- **OBJECTIVE**
Print the data that follows exactly.

- **DATASET CONTENT**
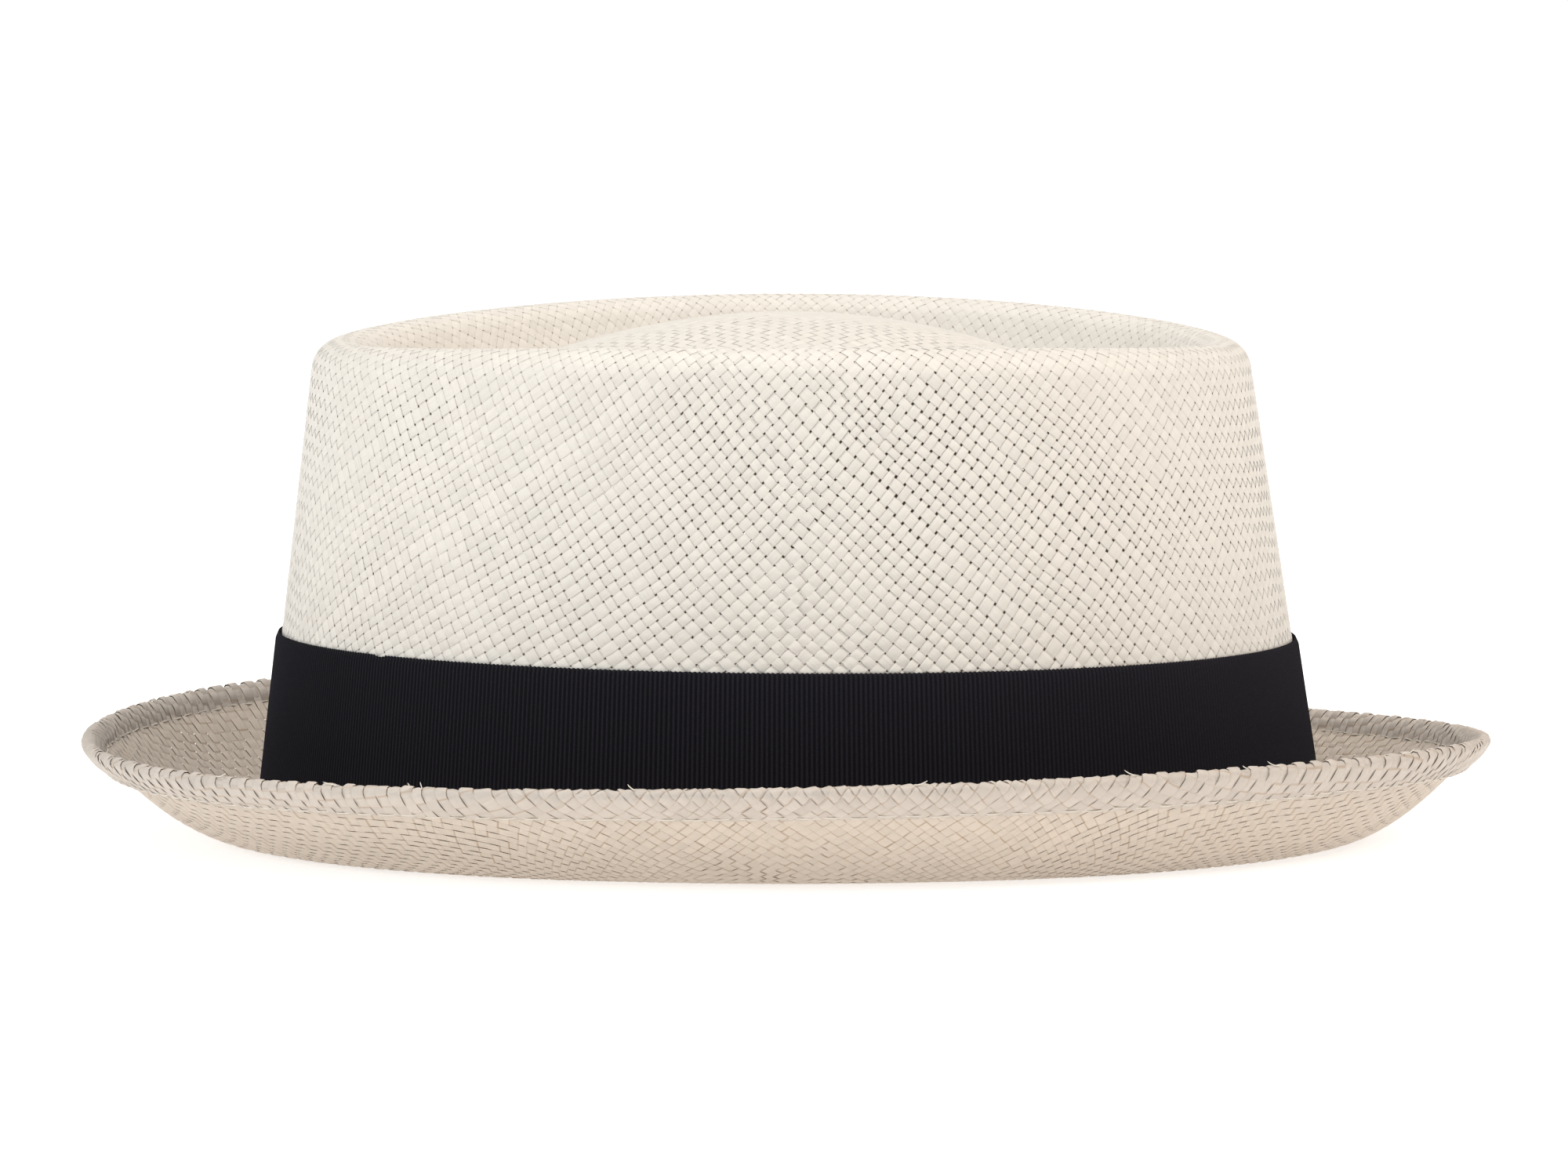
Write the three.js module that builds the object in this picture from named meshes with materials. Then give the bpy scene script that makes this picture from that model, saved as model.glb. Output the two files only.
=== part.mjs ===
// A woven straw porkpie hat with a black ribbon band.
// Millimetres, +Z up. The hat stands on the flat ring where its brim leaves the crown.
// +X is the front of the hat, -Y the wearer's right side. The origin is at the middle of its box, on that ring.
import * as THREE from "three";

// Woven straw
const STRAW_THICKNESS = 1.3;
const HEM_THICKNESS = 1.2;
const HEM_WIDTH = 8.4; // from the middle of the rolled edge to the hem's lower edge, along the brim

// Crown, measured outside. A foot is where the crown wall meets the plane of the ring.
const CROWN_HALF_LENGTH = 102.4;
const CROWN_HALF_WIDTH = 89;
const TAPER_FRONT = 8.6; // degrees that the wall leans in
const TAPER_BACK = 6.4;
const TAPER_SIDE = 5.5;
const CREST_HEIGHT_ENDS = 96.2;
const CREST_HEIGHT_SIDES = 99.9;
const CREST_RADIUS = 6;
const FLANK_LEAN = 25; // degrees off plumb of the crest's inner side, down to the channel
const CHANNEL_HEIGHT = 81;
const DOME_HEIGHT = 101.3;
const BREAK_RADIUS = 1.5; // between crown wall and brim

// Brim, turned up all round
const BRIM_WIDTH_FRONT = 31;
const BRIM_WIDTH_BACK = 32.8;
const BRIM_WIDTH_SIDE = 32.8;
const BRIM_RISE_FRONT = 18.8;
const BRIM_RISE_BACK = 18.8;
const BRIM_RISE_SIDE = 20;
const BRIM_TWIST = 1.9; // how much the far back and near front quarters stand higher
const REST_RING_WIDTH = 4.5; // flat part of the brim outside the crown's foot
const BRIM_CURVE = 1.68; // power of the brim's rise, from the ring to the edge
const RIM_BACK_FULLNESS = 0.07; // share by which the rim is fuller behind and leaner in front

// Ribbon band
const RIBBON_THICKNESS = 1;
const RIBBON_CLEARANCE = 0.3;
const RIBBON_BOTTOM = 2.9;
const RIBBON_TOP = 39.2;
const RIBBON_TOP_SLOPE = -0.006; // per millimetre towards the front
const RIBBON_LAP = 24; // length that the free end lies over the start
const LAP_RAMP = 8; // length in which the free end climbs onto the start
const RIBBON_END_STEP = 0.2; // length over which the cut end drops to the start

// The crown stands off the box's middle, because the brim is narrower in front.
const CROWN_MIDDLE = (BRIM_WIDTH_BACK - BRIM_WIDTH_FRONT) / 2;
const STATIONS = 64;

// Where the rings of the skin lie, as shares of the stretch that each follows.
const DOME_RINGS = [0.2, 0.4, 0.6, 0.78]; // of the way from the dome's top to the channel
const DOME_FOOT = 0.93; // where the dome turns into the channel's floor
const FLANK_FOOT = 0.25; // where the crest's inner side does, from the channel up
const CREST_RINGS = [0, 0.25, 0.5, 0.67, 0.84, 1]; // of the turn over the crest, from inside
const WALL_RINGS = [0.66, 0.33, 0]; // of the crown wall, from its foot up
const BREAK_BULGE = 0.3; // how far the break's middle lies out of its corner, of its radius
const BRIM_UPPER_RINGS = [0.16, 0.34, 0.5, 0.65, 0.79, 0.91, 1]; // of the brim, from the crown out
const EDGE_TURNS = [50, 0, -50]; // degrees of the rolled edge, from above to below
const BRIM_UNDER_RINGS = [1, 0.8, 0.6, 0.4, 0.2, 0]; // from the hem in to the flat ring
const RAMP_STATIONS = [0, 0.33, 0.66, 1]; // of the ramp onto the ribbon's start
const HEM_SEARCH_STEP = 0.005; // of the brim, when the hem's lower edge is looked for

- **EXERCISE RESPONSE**
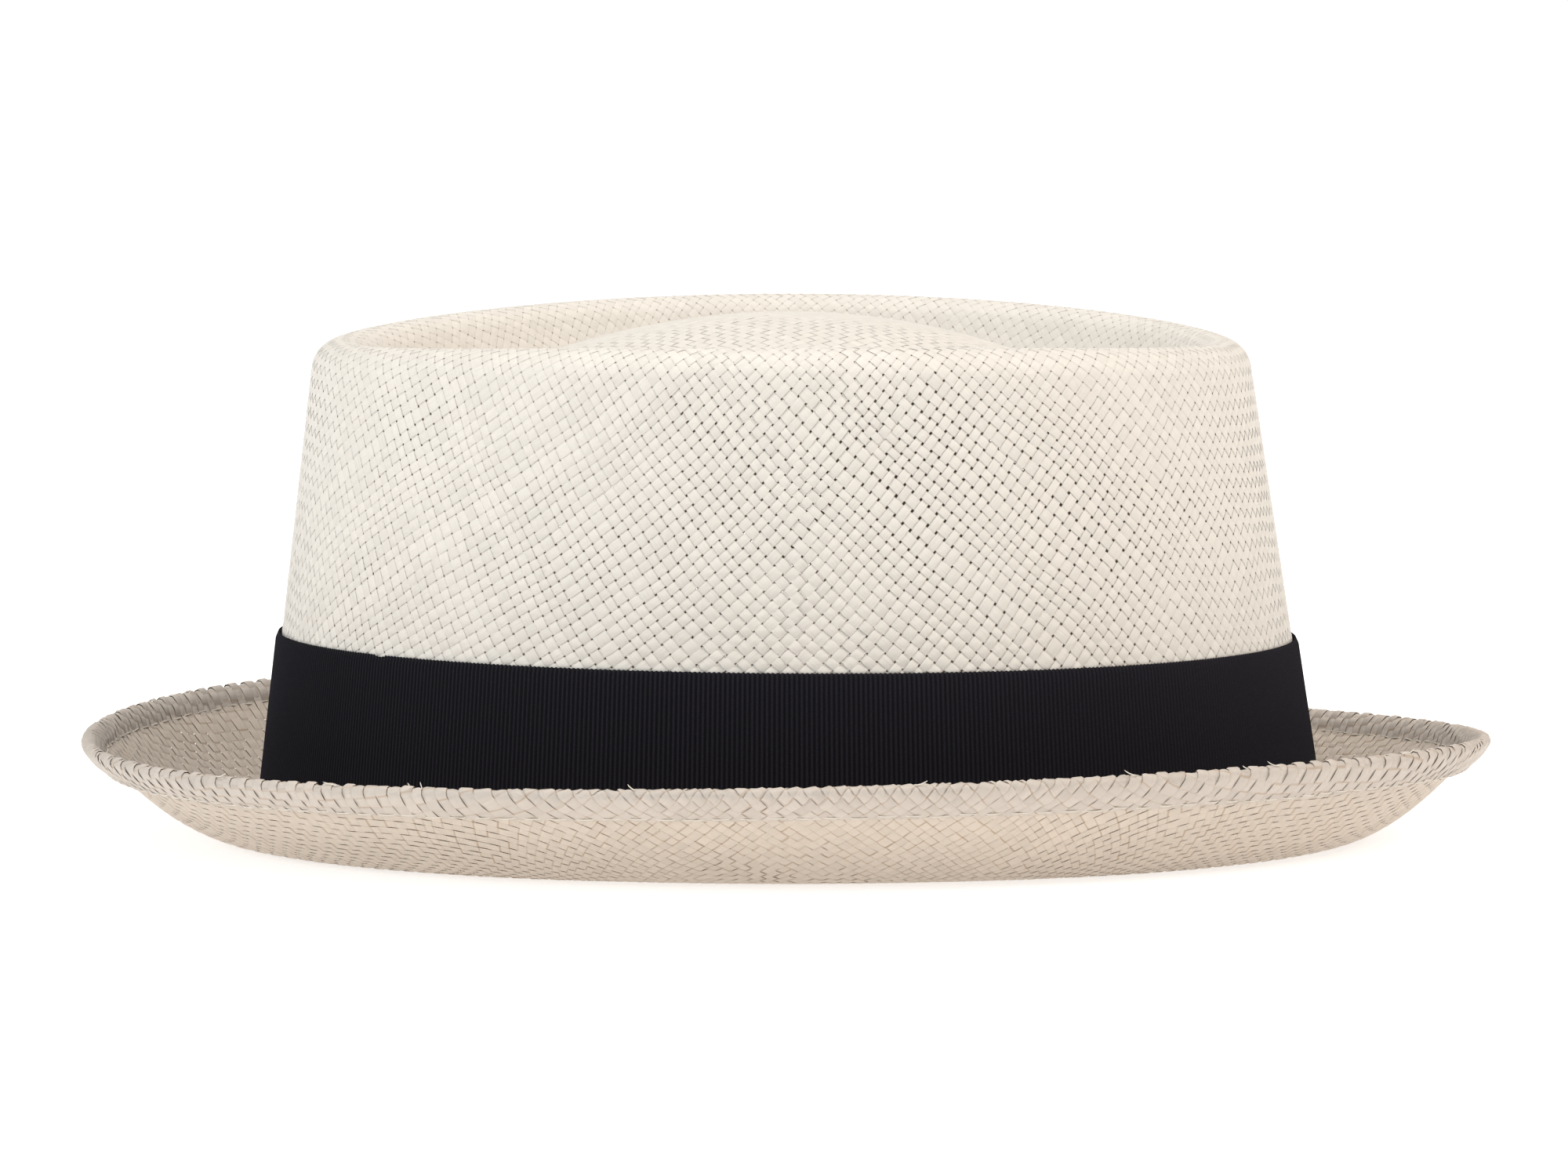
Write the three.js module that builds the object in this picture from named meshes with materials. Then give the bpy scene script that makes this picture from that model, saved as model.glb. Output the two files only.
=== part.mjs ===
// A woven straw porkpie hat with a black ribbon band.
// Millimetres, +Z up. The hat stands on the flat ring where its brim leaves the crown.
// +X is the front of the hat, -Y the wearer's right side. The origin is at the middle of its box, on that ring.
import * as THREE from "three";

// Woven straw
const STRAW_THICKNESS = 1.3;
const HEM_THICKNESS = 1.2;
const HEM_WIDTH = 8.4; // from the middle of the rolled edge to the hem's lower edge, along the brim

// Crown, measured outside. A foot is where the crown wall meets the plane of the ring.
const CROWN_HALF_LENGTH = 102.4;
const CROWN_HALF_WIDTH = 89;
const TAPER_FRONT = 8.6; // degrees that the wall leans in
const TAPER_BACK = 6.4;
const TAPER_SIDE = 5.5;
const CREST_HEIGHT_ENDS = 96.2;
const CREST_HEIGHT_SIDES = 99.9;
const CREST_RADIUS = 6;
const FLANK_LEAN = 25; // degrees off plumb of the crest's inner side, down to the channel
const CHANNEL_HEIGHT = 81;
const DOME_HEIGHT = 101.3;
const BREAK_RADIUS = 1.5; // between crown wall and brim

// Brim, turned up all round
const BRIM_WIDTH_FRONT = 31;
const BRIM_WIDTH_BACK = 32.8;
const BRIM_WIDTH_SIDE = 32.8;
const BRIM_RISE_FRONT = 18.8;
const BRIM_RISE_BACK = 18.8;
const BRIM_RISE_SIDE = 20;
const BRIM_TWIST = 1.9; // how much the far back and near front quarters stand higher
const REST_RING_WIDTH = 4.5; // flat part of the brim outside the crown's foot
const BRIM_CURVE = 1.68; // power of the brim's rise, from the ring to the edge
const RIM_BACK_FULLNESS = 0.07; // share by which the rim is fuller behind and leaner in front

// Ribbon band
const RIBBON_THICKNESS = 1;
const RIBBON_CLEARANCE = 0.3;
const RIBBON_BOTTOM = 2.9;
const RIBBON_TOP = 39.2;
const RIBBON_TOP_SLOPE = -0.006; // per millimetre towards the front
const RIBBON_LAP = 24; // length that the free end lies over the start
const LAP_RAMP = 8; // length in which the free end climbs onto the start
const RIBBON_END_STEP = 0.2; // length over which the cut end drops to the start

// The crown stands off the box's middle, because the brim is narrower in front.
const CROWN_MIDDLE = (BRIM_WIDTH_BACK - BRIM_WIDTH_FRONT) / 2;
const STATIONS = 64;

// Where the rings of the skin lie, as shares of the stretch that each follows.
const DOME_RINGS = [0.2, 0.4, 0.6, 0.78]; // of the way from the dome's top to the channel
const DOME_FOOT = 0.93; // where the dome turns into the channel's floor
const FLANK_FOOT = 0.25; // where the crest's inner side does, from the channel up
const CREST_RINGS = [0, 0.25, 0.5, 0.67, 0.84, 1]; // of the turn over the crest, from inside
const WALL_RINGS = [0.66, 0.33, 0]; // of the crown wall, from its foot up
const BREAK_BULGE = 0.3; // how far the break's middle lies out of its corner, of its radius
const BRIM_UPPER_RINGS = [0.16, 0.34, 0.5, 0.65, 0.79, 0.91, 1]; // of the brim, from the crown out
const EDGE_TURNS = [50, 0, -50]; // degrees of the rolled edge, from above to below
const BRIM_UNDER_RINGS = [1, 0.8, 0.6, 0.4, 0.2, 0]; // from the hem in to the flat ring
const RAMP_STATIONS = [0, 0.33, 0.66, 1]; // of the ramp onto the ribbon's start
const HEM_SEARCH_STEP = 0.005; // of the brim, when the hem's lower edge is looked for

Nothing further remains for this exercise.